Within that examination, the purpose is not to discover answers, but to
continue the process of revealing questions. Questions that permit change to occur.
Perhaps,
as in no other of her poems Tortures captures the drive that has carried her
to question not only her own experiences, allowing her to transform herself
from Stalinist to ardent democrat, but to become capable of restating her
experiences in such global terms that the privacy of her words becomes the
experience of her audience. She
writes of the unchangeable reality of tortures. "The body that suffers and fails," the "howl with which the
body responds" are immutable realities.
The changing things, "the manner, ceremonies and dances" are met by the
timelessness of the body's response.
It could be anyone, in any country, at any point in history expressing "the movement of the hands in protecting the head", as well, it could be any
kind of torture suffered - of politics, of law or of the heart.
What
Wislawa has discovered, and revealed in the last lines of this poem, is the
reality that, no matter what our circumstances, our connection to each other
lies in the sameness of our response, "where the body is and is and is/and has
no place of its own." What unites
us in our humanity is our desire for life.
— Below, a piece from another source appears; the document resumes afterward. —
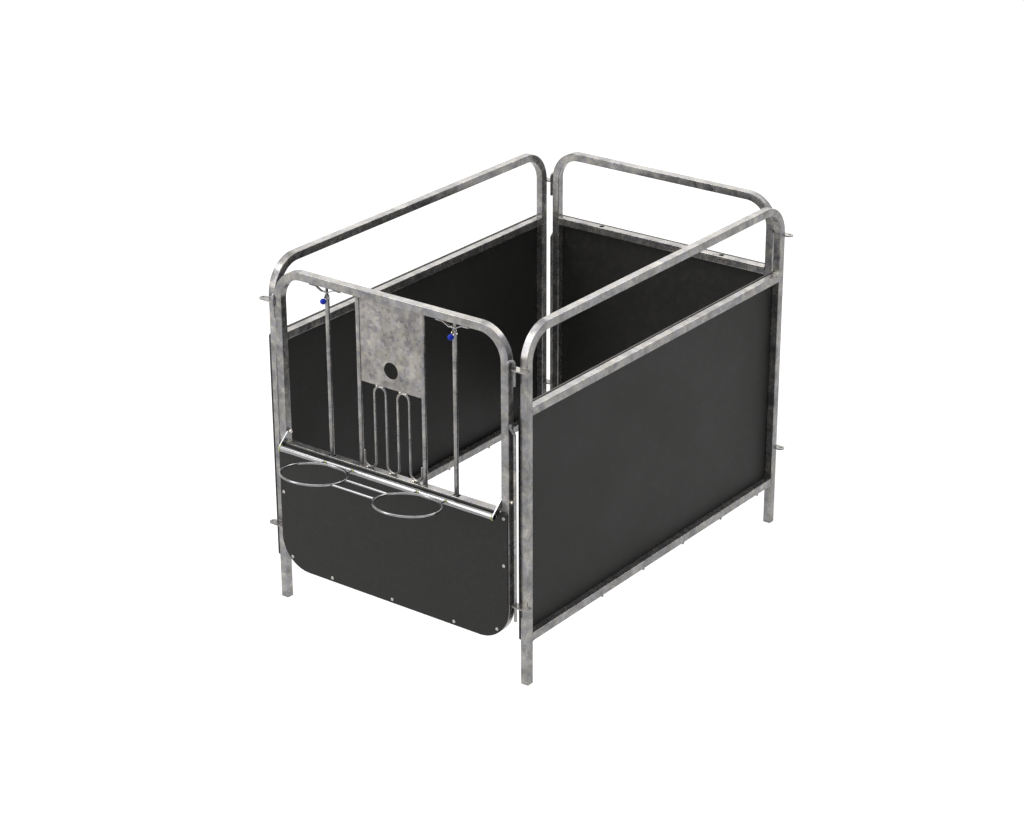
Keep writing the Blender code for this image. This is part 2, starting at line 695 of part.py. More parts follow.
def latch_lever(side, x):
    """A flat lever: its tongue stands up behind the guide and its foot carries the ball."""
    toe = BALL / 4 - BALL_FORWARD
    top = LATCH_TONGUE
    half = BALL / 8
    foot = -BALL_DROP
    edge = [(-0.0045, top - 0.002), (-0.0025, top), (0.0025, top), (0.0045, top - 0.002)]
    edge += [(0.0052, 0), (0.0050, -0.005), (0.0035, -0.0085), (0.001, foot - half)]
    edge += [(toe, foot - half), (toe, foot + half)]
    edge += [(-0.0085, foot + half), (-0.0060, -0.0025), (-0.0050, 0)]
    hole = circle(LATCH_BOLT / 2 + SEAT)
    name = side + "_latch_lever"
    centre = (x, GATE_Y, LATCH_Z)
    flat_piece(name, [edge, hole], LATCH_THICKNESS, centre, "X", galvanised, latch_groups[side])


def latch_ball(side, x):
    """A plastic ball pressed on the lever's foot."""
    mesh = bpy.data.meshes.new(side + "_latch_ball")
    work = bmesh.new()
    bmesh.ops.create_uvsphere(work, u_segments=20, v_segments=12, radius=BALL / 2)
    work.to_mesh(mesh)
    work.free()
    mesh.materials.append(ball_blue)
    smooth_rounds(mesh)
    ball = bpy.data.objects.new(side + "_latch_ball", mesh)
    pen.objects.link(ball)
    centre = (x, GATE_Y - BALL_FORWARD, LATCH_Z - BALL_DROP)
    place(ball, latch_groups[side], centre)
    depth = BALL / 4 + SEAT
    half_x = LATCH_THICKNESS / 2 + SEAT
    pocket = rectangle((-half_x, -depth), (half_x, BALL / 2), (SEAT,) * 4, 1)
    mouth = (x, GATE_Y - BALL_FORWARD + BALL / 2, LATCH_Z - BALL_DROP)
    combine(ball, prism(side + "_pocket_cutter", pocket, BALL / 4 + 2 * SEAT, mouth, "Z"))


def latch_bolt(side, x):
    """The small bolt through the fork that the lever turns on."""
    shank = LATCH_BOLT / 2
    head = LATCH_BOLT_HEAD / 2
    seat = -SWING_BAR / 2 - SEAT
    low = seat - LATCH_BOLT / 2
    end = SWING_BAR / 2 + LATCH_BOLT_END
    profile = [(0, low), (head, low), (head, seat), (shank, seat), (shank, end), (0, end)]
    centre = (x, GATE_Y, LATCH_Z)
    turn = (0, math.pi / 2, 0)
    headed_pin(side + "_latch_bolt", profile, centre, turn, bolt_zinc, bar_groups[side])


for side, sign in SIGNS.items():
    bar_x = sign * SWING_BAR_X
    guide_strap(side, bar_x)
    latch_lever(side, bar_x)
    latch_ball(side, bar_x)
    latch_bolt(side, bar_x)


# Bucket holder

def holder_tube():
    """A round tube across the front, open at both ends."""
    half = HOLDER_ARM_X - SEAT
    outer = circle(HOLDER_TUBE / 2, 24)
    bore = circle(HOLDER_TUBE / 2 - TUBE_WALL, 24)
    centre = (0, HOLDER_TUBE_Y, HOLDER_TUBE_Z)
    flat_piece("holder_tube", [outer, bore], 2 * half, centre, "X", bright_zinc, holder_group)


def holder_arm(side, sign):
    """A flat arm from the gate's post to the end of the tube."""
    pivot = (GATE_Y, HOLDER_Z)
    tube_end = (HOLDER_TUBE_Y, HOLDER_TUBE_Z)
    edge = stadium(pivot, tube_end, ARM_WIDTH)
    pivot_hole = circle(PIVOT_BOLT / 2 + SEAT, 16, pivot)
    tube_hole = circle(ARM_TUBE_HOLE / 2, 16, tube_end)
    centre = (sign * (HOLDER_ARM_X + ARM_THICKNESS / 2), 0, 0)
    name = side + "_holder_arm"
    outlines = [edge, pivot_hole, tube_hole]
    flat_piece(name, outlines, ARM_THICKNESS, centre, "X", bright_zinc, holder_group)


def ring_height(y):
    """Height of the rings' tilted middle plane."""
    return RING_Z - (y - RING_Y) * math.tan(RING_TILT)


def bucket_ring(side, x):
    """A wire ring for a bucket, with two stubs that carry it on the tube."""
    mesh = bpy.data.meshes.new(side + "_bucket_ring")
    work = bmesh.new()
    rings = []
    for step in range(48):
        turn = Matrix.Rotation(2 * math.pi * step / 48, 3, "Z")
        section = [(RING_RADIUS + across, 0, up) for across, up in circle(WIRE / 2, 10)]
        rings.append([work.verts.new(turn @ Vector(point)) for point in section])
    for here, ahead in zip(rings, rings[1:] + rings[:1]):
        for index in range(10):
            after = (index + 1) % 10
            work.faces.new((here[index], ahead[index], ahead[after], here[after]))
    bmesh.ops.recalc_face_normals(work, faces=work.faces)
    work.to_mesh(mesh)
    work.free()
    mesh.materials.append(bright_zinc)
    smooth_rounds(mesh)
    ring = bpy.data.objects.new(side + "_bucket_ring", mesh)
    pen.objects.link(ring)
    ring.rotation_euler.x = -RING_TILT
    place(ring, holder_group, (x, RING_Y, RING_Z))
    for number, offset in enumerate((-STUB_OFFSET, STUB_OFFSET), 1):
        start = RING_Y + math.cos(RING_TILT) * math.sqrt(RING_RADIUS ** 2 - STUB_OFFSET ** 2)
        middle = (start + STUB_END_Y) / 2
        length = (STUB_END_Y - start) / math.cos(RING_TILT)
        name = side + "_stub_cutter_" + str(number)
        outline = circle(WIRE / 2, 10)
        stub = prism(name, outline, length, (x + offset, middle, ring_height(middle)), "Y")
        stub.rotation_euler.x -= RING_TILT
        combine(ring, stub, "UNION")


def link_rod(name, offset):
    """A straight rod from ring to ring."""
    reach = math.sqrt((RING_RADIUS + WIRE / 2) ** 2 - (abs(offset) - WIRE / 2) ** 2) + SEAT
    y = RING_Y + offset * math.cos(RING_TILT)
    z = ring_height(y)
    ends = [(RING_X[0] + reach, y, z), (RING_X[1] - reach, y, z)]
    rod(name, ends, WIRE, bright_zinc, holder_group)


def pivot_bolt(side, sign):
    """The hexagon bolt through the gate's post that an arm turns on."""
    height = PIVOT_HEAD_HEIGHT
    centre = (sign * (HOLDER_ARM_X - SEAT - height / 2), GATE_Y, HOLDER_Z)
    name = side + "_pivot_bolt"
    outline = circle(PIVOT_HEAD / 2, 6)
    bolt = prism(name, outline, height, centre, "X", bolt_zinc, gate_group)
    start = HOLDER_ARM_X - height / 2
    middle = (sign * (start + PIVOT_BOLT_END) / 2, GATE_Y, HOLDER_Z)
    shank = circle(PIVOT_BOLT / 2, 16)
    length = PIVOT_BOLT_END - start
    combine(bolt, prism(side + "_shank_cutter", shank, length, middle, "X"), "UNION")
    diameter = PIVOT_BOLT + 2 * SEAT
    post = (sign * (LOOP_HALF_WIDTH - TUBE / 2), GATE_Y, HOLDER_Z)
    cut_hole(gate_frame, side + "_post_cutter", diameter, 1.3 * TUBE, post, "X")


def pivot_nut(side, sign):
    """The nut on the outer end of a pivot bolt."""
    outlines = [circle(PIVOT_HEAD / 2, 6), circle(PIVOT_BOLT / 2 + SEAT, 16)]
    height = PIVOT_NUT_HEIGHT
    centre = (sign * (LOOP_HALF_WIDTH + SEAT + height / 2), GATE_Y, HOLDER_Z)
    flat_piece(side + "_pivot_nut", outlines, height, centre, "X", bolt_zinc, gate_group)


def stop_bolt(side, sign):
    """The short stop on the post that an arm rests on."""
    outer = LOOP_HALF_WIDTH - TUBE - SEAT
    inner = outer - STOP_BOLT_LENGTH
    ends = [(sign * inner, STOP_BOLT_Y, STOP_BOLT_Z), (sign * outer, STOP_BOLT_Y, STOP_BOLT_Z)]
    rod(side + "_stop_bolt", ends, STOP_BOLT, bolt_zinc, gate_group)


holder_tube()
link_rod("rear_link_rod", LINK_OFFSET)
link_rod("front_link_rod", -LINK_OFFSET)
for (side, sign), ring_x in zip(SIGNS.items(), RING_X):
    holder_arm(side, sign)
    bucket_ring(side, ring_x)
    pivot_bolt(side, sign)
    pivot_nut(side, sign)
    stop_bolt(side, sign)
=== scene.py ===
"""Calf pen: the finished look of every piece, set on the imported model."""
import math
import random
import bmesh
import bpy
from mathutils import Matrix, Vector


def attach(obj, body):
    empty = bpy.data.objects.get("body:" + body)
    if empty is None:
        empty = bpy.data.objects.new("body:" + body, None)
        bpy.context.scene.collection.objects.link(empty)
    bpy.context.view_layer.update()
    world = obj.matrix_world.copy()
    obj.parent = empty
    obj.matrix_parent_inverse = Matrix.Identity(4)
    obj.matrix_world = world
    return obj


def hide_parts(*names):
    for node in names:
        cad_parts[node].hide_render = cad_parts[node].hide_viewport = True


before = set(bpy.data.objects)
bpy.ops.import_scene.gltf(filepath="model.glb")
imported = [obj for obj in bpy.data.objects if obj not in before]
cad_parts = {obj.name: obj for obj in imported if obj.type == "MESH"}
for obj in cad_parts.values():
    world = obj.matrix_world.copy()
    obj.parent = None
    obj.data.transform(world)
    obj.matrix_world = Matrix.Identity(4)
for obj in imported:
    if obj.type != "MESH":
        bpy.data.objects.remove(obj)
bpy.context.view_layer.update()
random.seed(11)


# Picture
# The pen is seen from the front right and above, against plain white, as it stands in a photo studio.
# A large soft lamp hangs over it and two fill the sides; three more draw the bright lines on the bent
# and round steel: one high at the front left, one high at the back and one low at the back left.

CAMERA_PLACE = (5.0005, -6.6401, 4.2535)
CAMERA_TURN = math.radians(36.765)
CAMERA_FALL = math.radians(23.303)
CAMERA_ROLL = math.radians(-0.167)
LENS_MM = 89.60
SENSOR_MM = 36.0
SHIFT = (-0.00841, -0.00792)

scene = bpy.context.scene
bpy.ops.object.select_all(action="DESELECT")
bpy.ops.object.camera_add(location=CAMERA_PLACE)
camera = bpy.context.object
turn = Matrix.Rotation(CAMERA_TURN, 3, "Z") @ Matrix.Rotation(math.pi / 2 - CAMERA_FALL, 3, "X")
camera.rotation_euler = (turn @ Matrix.Rotation(CAMERA_ROLL, 3, "Z")).to_euler()
camera.data.lens = LENS_MM
camera.data.sensor_width = SENSOR_MM
camera.data.shift_x = SHIFT[0]
camera.data.shift_y = SHIFT[1]
scene.camera = camera
scene.view_settings.view_transform = "Standard"


def soft_lamp(name, place, aim, width, depth, power, tint):
    """A square softbox that faces a point."""
    bpy.ops.object.light_add(type="AREA", location=place)
    lamp = bpy.context.object
    lamp.name = name
    lamp.rotation_euler = (Vector(aim) - Vector(place)).to_track_quat("-Z", "Y").to_euler()
    lamp.data.shape = "RECTANGLE"
    lamp.data.size = width
    lamp.data.size_y = depth
    lamp.data.energy = power
    lamp.data.color = tint
    lamp.visible_camera = False
    return lamp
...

She winnows away the politics and details to reveal what
lies beneath, a tangled weave of questions that is rooted in the sameness of
our mortality. Questions that
leave us without surety and that we try to cover with our adoption of
absolutes.
Wislawa's
understanding of life is not based upon a search for answers to provide relief
or mastery and control of events.
She seeks to find the questions that allow us to relate and understand
our experiences in a manner where we can transcend the details we have and
reunite with all of humanity. She
offers her readers a chance to reconcile within themselves the contradictions
of life by allowing us to see a constancy that survives all of our moments of "knowing" and allows for us to grow and change. As in her piece, Archeology, Wislawa plays the role
of historian in many aspects, choosing to subtly and softly remind us of what
is important in life. Like Lot's
Wife, the goal here is not to have an answer, but an understanding of all the
things that motivate our actions.
Her
small body of work shines with a kind of light that shares not only what she
has revealed to herself, but helps to illuminate our own lives. Little wonder that the Nobel committee
found in this tiny and shy woman something to be celebrated the world over.